=== INFORMATION SHOWN ===

────

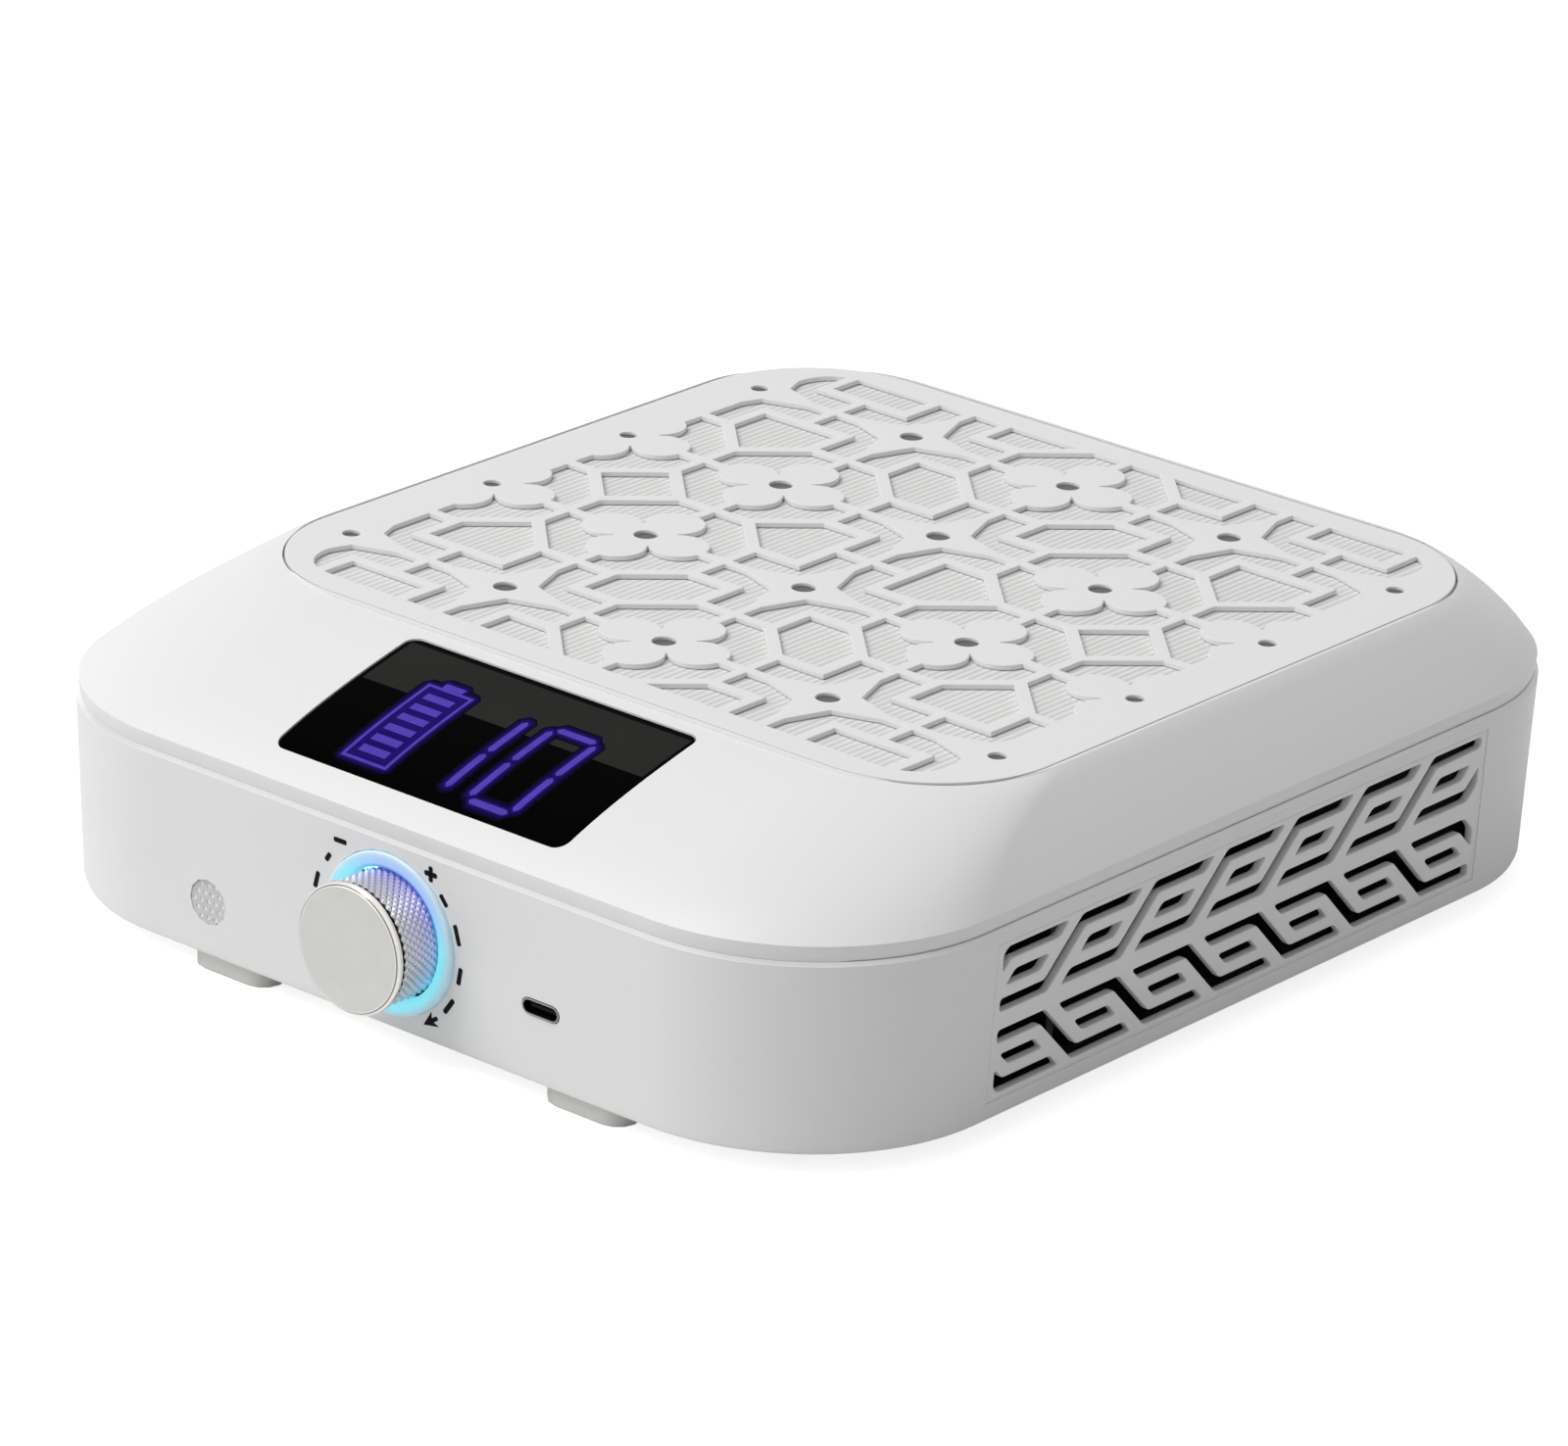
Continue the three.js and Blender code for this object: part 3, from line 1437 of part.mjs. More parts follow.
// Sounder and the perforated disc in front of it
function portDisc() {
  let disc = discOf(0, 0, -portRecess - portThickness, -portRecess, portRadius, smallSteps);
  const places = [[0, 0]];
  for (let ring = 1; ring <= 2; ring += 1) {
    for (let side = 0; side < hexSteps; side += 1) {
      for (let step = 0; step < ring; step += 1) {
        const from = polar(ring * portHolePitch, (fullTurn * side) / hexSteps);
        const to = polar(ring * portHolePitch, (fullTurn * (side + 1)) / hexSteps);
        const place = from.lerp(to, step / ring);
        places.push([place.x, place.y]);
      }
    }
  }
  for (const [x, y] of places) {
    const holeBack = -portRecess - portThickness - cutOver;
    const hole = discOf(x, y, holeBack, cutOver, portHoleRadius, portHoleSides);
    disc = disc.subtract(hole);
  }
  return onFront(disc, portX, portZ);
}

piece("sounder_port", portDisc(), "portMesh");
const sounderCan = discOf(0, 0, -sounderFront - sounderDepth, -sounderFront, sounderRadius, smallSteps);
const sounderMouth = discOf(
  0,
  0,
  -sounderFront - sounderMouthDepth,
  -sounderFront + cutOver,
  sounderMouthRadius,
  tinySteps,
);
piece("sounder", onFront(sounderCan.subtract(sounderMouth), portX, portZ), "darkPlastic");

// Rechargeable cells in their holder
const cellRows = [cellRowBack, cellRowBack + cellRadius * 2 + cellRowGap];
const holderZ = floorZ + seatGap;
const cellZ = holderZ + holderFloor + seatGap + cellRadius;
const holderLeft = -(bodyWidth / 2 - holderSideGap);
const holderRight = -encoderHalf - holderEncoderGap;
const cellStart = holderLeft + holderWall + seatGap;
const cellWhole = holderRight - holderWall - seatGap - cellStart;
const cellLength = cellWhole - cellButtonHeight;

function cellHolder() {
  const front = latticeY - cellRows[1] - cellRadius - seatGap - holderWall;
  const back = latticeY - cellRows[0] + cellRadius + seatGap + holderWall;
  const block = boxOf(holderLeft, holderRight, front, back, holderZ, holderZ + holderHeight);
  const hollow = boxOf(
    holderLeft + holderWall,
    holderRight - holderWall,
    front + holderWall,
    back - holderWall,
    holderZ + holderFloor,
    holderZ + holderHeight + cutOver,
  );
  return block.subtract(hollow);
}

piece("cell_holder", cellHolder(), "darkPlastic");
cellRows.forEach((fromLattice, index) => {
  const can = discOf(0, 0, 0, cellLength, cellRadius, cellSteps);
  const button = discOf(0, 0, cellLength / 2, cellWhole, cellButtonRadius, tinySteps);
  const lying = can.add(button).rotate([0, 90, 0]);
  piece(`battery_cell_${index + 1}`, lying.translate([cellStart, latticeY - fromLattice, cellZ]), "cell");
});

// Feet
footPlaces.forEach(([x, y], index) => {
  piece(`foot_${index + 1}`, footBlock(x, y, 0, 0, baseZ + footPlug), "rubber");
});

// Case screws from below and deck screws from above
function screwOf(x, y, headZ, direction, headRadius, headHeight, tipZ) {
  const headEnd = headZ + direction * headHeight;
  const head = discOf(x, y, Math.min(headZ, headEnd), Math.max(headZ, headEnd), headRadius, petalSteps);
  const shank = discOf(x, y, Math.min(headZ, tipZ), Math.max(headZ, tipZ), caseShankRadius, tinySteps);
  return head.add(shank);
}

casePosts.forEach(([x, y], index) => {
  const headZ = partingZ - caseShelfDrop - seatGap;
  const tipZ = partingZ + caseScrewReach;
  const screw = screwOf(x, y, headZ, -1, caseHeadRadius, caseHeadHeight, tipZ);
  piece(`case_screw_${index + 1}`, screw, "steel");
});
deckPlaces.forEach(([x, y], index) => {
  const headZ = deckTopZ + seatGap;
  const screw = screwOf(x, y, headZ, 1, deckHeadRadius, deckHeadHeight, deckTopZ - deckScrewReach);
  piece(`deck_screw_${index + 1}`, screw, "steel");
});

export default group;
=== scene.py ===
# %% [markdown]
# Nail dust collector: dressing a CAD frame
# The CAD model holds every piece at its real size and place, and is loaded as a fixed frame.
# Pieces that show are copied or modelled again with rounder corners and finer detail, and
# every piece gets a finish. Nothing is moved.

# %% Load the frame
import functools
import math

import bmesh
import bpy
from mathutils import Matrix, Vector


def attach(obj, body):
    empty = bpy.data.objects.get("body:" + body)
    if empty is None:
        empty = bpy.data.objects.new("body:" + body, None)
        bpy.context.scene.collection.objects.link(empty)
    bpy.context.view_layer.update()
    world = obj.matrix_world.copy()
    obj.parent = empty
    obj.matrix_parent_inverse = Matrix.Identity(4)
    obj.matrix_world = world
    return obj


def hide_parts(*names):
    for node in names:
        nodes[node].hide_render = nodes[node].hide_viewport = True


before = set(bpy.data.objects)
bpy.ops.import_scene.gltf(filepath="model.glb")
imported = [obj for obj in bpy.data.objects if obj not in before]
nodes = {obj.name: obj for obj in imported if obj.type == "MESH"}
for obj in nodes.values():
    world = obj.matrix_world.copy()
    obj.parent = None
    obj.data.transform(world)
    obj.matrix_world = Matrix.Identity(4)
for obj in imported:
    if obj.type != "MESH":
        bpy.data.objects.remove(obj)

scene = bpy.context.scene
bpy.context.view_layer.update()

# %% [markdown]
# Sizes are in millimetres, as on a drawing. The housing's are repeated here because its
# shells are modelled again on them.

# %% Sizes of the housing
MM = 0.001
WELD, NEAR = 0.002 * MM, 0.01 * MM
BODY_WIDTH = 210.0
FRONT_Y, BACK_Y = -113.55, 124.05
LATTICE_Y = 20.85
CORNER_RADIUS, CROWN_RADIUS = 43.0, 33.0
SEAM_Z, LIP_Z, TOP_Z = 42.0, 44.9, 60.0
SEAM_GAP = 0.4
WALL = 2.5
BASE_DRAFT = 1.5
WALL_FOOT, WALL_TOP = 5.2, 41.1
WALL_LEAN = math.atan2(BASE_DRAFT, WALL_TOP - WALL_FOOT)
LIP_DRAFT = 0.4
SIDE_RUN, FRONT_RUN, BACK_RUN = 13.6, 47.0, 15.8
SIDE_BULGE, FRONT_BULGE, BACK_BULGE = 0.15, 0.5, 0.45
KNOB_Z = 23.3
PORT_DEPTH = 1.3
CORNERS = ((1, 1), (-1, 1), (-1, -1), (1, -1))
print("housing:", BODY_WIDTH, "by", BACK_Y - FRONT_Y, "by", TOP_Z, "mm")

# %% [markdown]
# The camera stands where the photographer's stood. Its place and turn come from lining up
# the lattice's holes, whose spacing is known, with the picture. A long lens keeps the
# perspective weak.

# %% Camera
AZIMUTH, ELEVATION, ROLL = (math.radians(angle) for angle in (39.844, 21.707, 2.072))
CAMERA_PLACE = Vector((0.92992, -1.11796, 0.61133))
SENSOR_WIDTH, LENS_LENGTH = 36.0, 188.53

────

=== PROBLEM REQUIREMENTS ===
Reproduce all of the data exactly as given.

=== WRITTEN SOLUTION ===
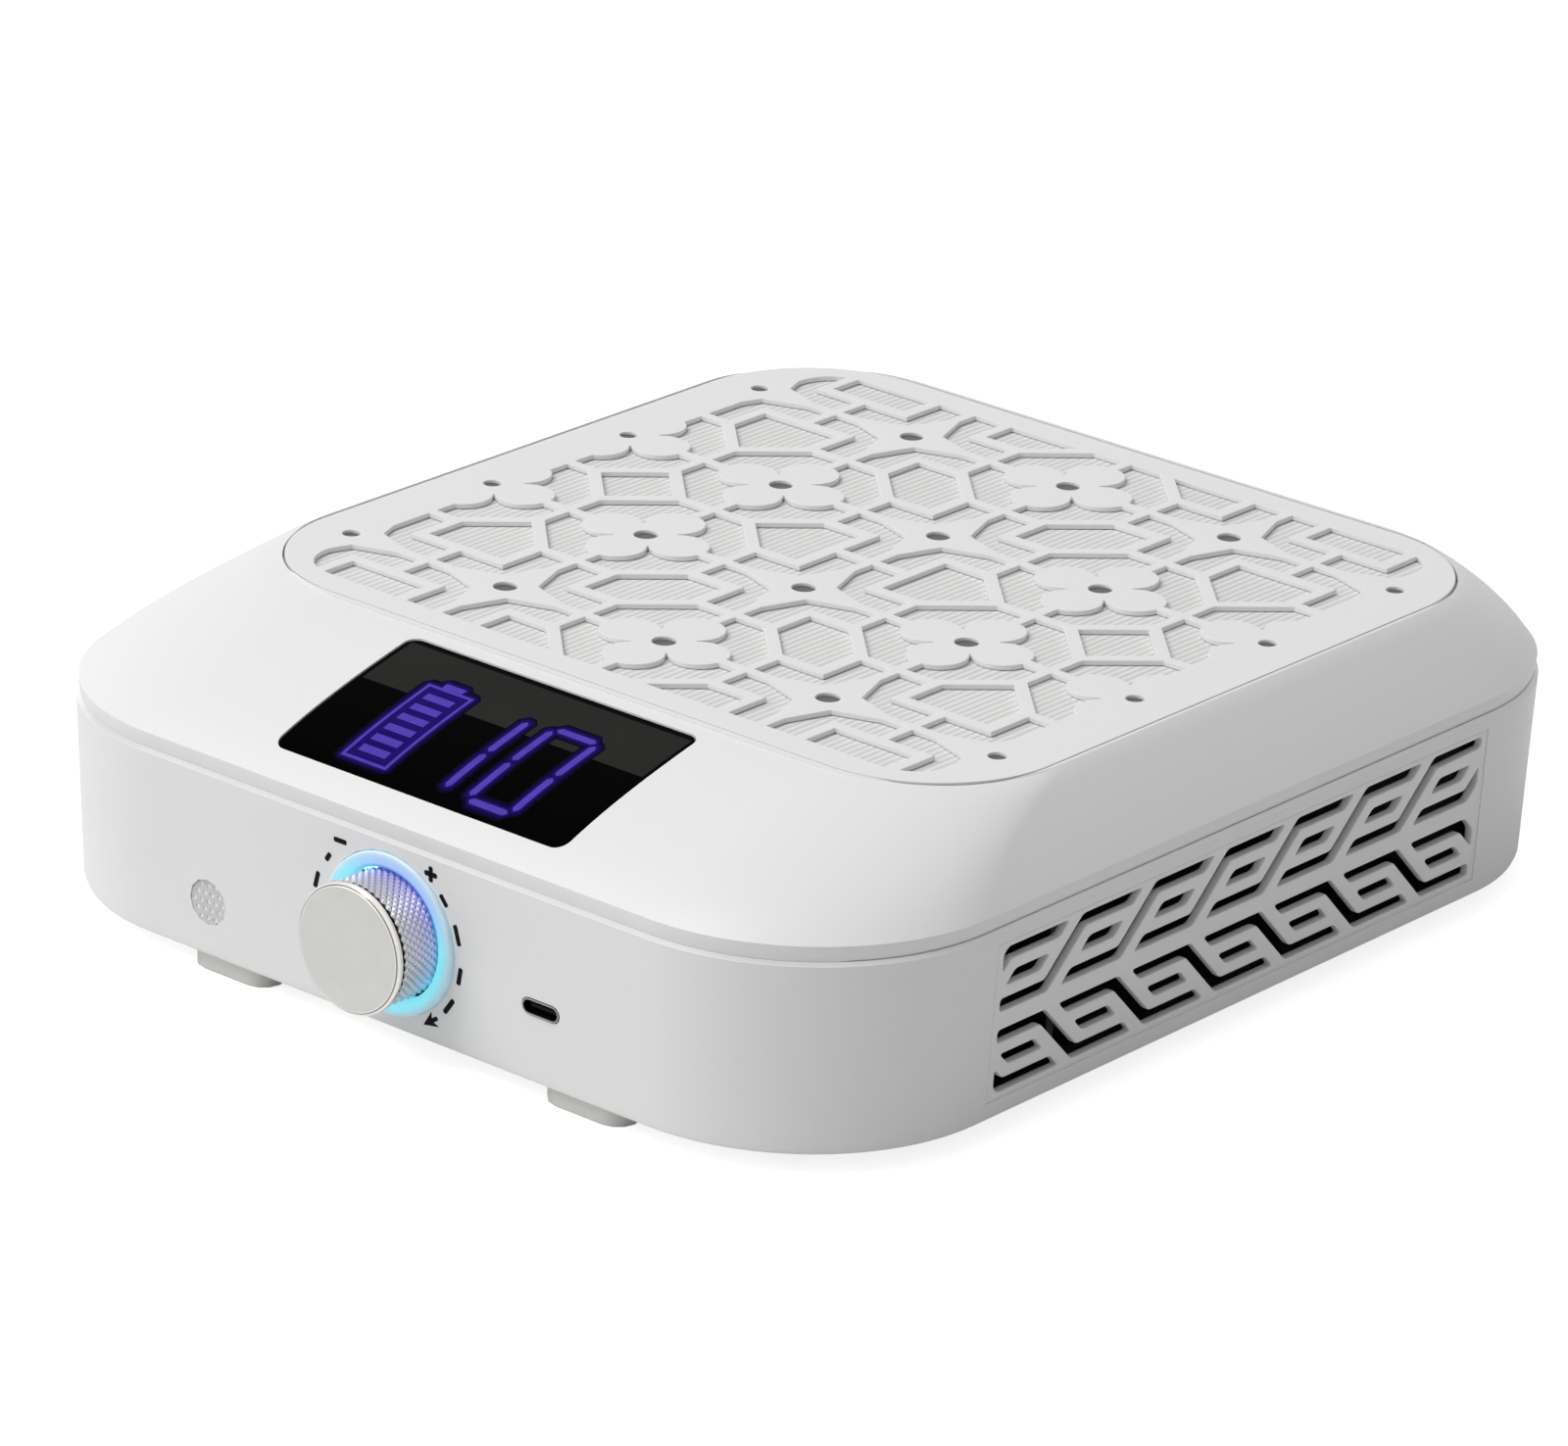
Continue the three.js and Blender code for this object: part 3, from line 1437 of part.mjs. More parts follow.
// Sounder and the perforated disc in front of it
function portDisc() {
  let disc = discOf(0, 0, -portRecess - portThickness, -portRecess, portRadius, smallSteps);
  const places = [[0, 0]];
  for (let ring = 1; ring <= 2; ring += 1) {
    for (let side = 0; side < hexSteps; side += 1) {
      for (let step = 0; step < ring; step += 1) {
        const from = polar(ring * portHolePitch, (fullTurn * side) / hexSteps);
        const to = polar(ring * portHolePitch, (fullTurn * (side + 1)) / hexSteps);
        const place = from.lerp(to, step / ring);
        places.push([place.x, place.y]);
      }
    }
  }
  for (const [x, y] of places) {
    const holeBack = -portRecess - portThickness - cutOver;
    const hole = discOf(x, y, holeBack, cutOver, portHoleRadius, portHoleSides);
    disc = disc.subtract(hole);
  }
  return onFront(disc, portX, portZ);
}

piece("sounder_port", portDisc(), "portMesh");
const sounderCan = discOf(0, 0, -sounderFront - sounderDepth, -sounderFront, sounderRadius, smallSteps);
const sounderMouth = discOf(
  0,
  0,
  -sounderFront - sounderMouthDepth,
  -sounderFront + cutOver,
  sounderMouthRadius,
  tinySteps,
);
piece("sounder", onFront(sounderCan.subtract(sounderMouth), portX, portZ), "darkPlastic");

// Rechargeable cells in their holder
const cellRows = [cellRowBack, cellRowBack + cellRadius * 2 + cellRowGap];
const holderZ = floorZ + seatGap;
const cellZ = holderZ + holderFloor + seatGap + cellRadius;
const holderLeft = -(bodyWidth / 2 - holderSideGap);
const holderRight = -encoderHalf - holderEncoderGap;
const cellStart = holderLeft + holderWall + seatGap;
const cellWhole = holderRight - holderWall - seatGap - cellStart;
const cellLength = cellWhole - cellButtonHeight;

function cellHolder() {
  const front = latticeY - cellRows[1] - cellRadius - seatGap - holderWall;
  const back = latticeY - cellRows[0] + cellRadius + seatGap + holderWall;
  const block = boxOf(holderLeft, holderRight, front, back, holderZ, holderZ + holderHeight);
  const hollow = boxOf(
    holderLeft + holderWall,
    holderRight - holderWall,
    front + holderWall,
    back - holderWall,
    holderZ + holderFloor,
    holderZ + holderHeight + cutOver,
  );
  return block.subtract(hollow);
}

piece("cell_holder", cellHolder(), "darkPlastic");
cellRows.forEach((fromLattice, index) => {
  const can = discOf(0, 0, 0, cellLength, cellRadius, cellSteps);
  const button = discOf(0, 0, cellLength / 2, cellWhole, cellButtonRadius, tinySteps);
  const lying = can.add(button).rotate([0, 90, 0]);
  piece(`battery_cell_${index + 1}`, lying.translate([cellStart, latticeY - fromLattice, cellZ]), "cell");
});

// Feet
footPlaces.forEach(([x, y], index) => {
  piece(`foot_${index + 1}`, footBlock(x, y, 0, 0, baseZ + footPlug), "rubber");
});

// Case screws from below and deck screws from above
function screwOf(x, y, headZ, direction, headRadius, headHeight, tipZ) {
  const headEnd = headZ + direction * headHeight;
  const head = discOf(x, y, Math.min(headZ, headEnd), Math.max(headZ, headEnd), headRadius, petalSteps);
  const shank = discOf(x, y, Math.min(headZ, tipZ), Math.max(headZ, tipZ), caseShankRadius, tinySteps);
  return head.add(shank);
}

casePosts.forEach(([x, y], index) => {
  const headZ = partingZ - caseShelfDrop - seatGap;
  const tipZ = partingZ + caseScrewReach;
  const screw = screwOf(x, y, headZ, -1, caseHeadRadius, caseHeadHeight, tipZ);
  piece(`case_screw_${index + 1}`, screw, "steel");
});
deckPlaces.forEach(([x, y], index) => {
  const headZ = deckTopZ + seatGap;
  const screw = screwOf(x, y, headZ, 1, deckHeadRadius, deckHeadHeight, deckTopZ - deckScrewReach);
  piece(`deck_screw_${index + 1}`, screw, "steel");
});

export default group;
=== scene.py ===
# %% [markdown]
# Nail dust collector: dressing a CAD frame
# The CAD model holds every piece at its real size and place, and is loaded as a fixed frame.
# Pieces that show are copied or modelled again with rounder corners and finer detail, and
# every piece gets a finish. Nothing is moved.

# %% Load the frame
import functools
import math

import bmesh
import bpy
from mathutils import Matrix, Vector


def attach(obj, body):
    empty = bpy.data.objects.get("body:" + body)
    if empty is None:
        empty = bpy.data.objects.new("body:" + body, None)
        bpy.context.scene.collection.objects.link(empty)
    bpy.context.view_layer.update()
    world = obj.matrix_world.copy()
    obj.parent = empty
    obj.matrix_parent_inverse = Matrix.Identity(4)
    obj.matrix_world = world
    return obj


def hide_parts(*names):
    for node in names:
        nodes[node].hide_render = nodes[node].hide_viewport = True


before = set(bpy.data.objects)
bpy.ops.import_scene.gltf(filepath="model.glb")
imported = [obj for obj in bpy.data.objects if obj not in before]
nodes = {obj.name: obj for obj in imported if obj.type == "MESH"}
for obj in nodes.values():
    world = obj.matrix_world.copy()
    obj.parent = None
    obj.data.transform(world)
    obj.matrix_world = Matrix.Identity(4)
for obj in imported:
    if obj.type != "MESH":
        bpy.data.objects.remove(obj)

scene = bpy.context.scene
bpy.context.view_layer.update()

# %% [markdown]
# Sizes are in millimetres, as on a drawing. The housing's are repeated here because its
# shells are modelled again on them.

# %% Sizes of the housing
MM = 0.001
WELD, NEAR = 0.002 * MM, 0.01 * MM
BODY_WIDTH = 210.0
FRONT_Y, BACK_Y = -113.55, 124.05
LATTICE_Y = 20.85
CORNER_RADIUS, CROWN_RADIUS = 43.0, 33.0
SEAM_Z, LIP_Z, TOP_Z = 42.0, 44.9, 60.0
SEAM_GAP = 0.4
WALL = 2.5
BASE_DRAFT = 1.5
WALL_FOOT, WALL_TOP = 5.2, 41.1
WALL_LEAN = math.atan2(BASE_DRAFT, WALL_TOP - WALL_FOOT)
LIP_DRAFT = 0.4
SIDE_RUN, FRONT_RUN, BACK_RUN = 13.6, 47.0, 15.8
SIDE_BULGE, FRONT_BULGE, BACK_BULGE = 0.15, 0.5, 0.45
KNOB_Z = 23.3
PORT_DEPTH = 1.3
CORNERS = ((1, 1), (-1, 1), (-1, -1), (1, -1))
print("housing:", BODY_WIDTH, "by", BACK_Y - FRONT_Y, "by", TOP_Z, "mm")

# %% [markdown]
# The camera stands where the photographer's stood. Its place and turn come from lining up
# the lattice's holes, whose spacing is known, with the picture. A long lens keeps the
# perspective weak.

# %% Camera
AZIMUTH, ELEVATION, ROLL = (math.radians(angle) for angle in (39.844, 21.707, 2.072))
CAMERA_PLACE = Vector((0.92992, -1.11796, 0.61133))
SENSOR_WIDTH, LENS_LENGTH = 36.0, 188.53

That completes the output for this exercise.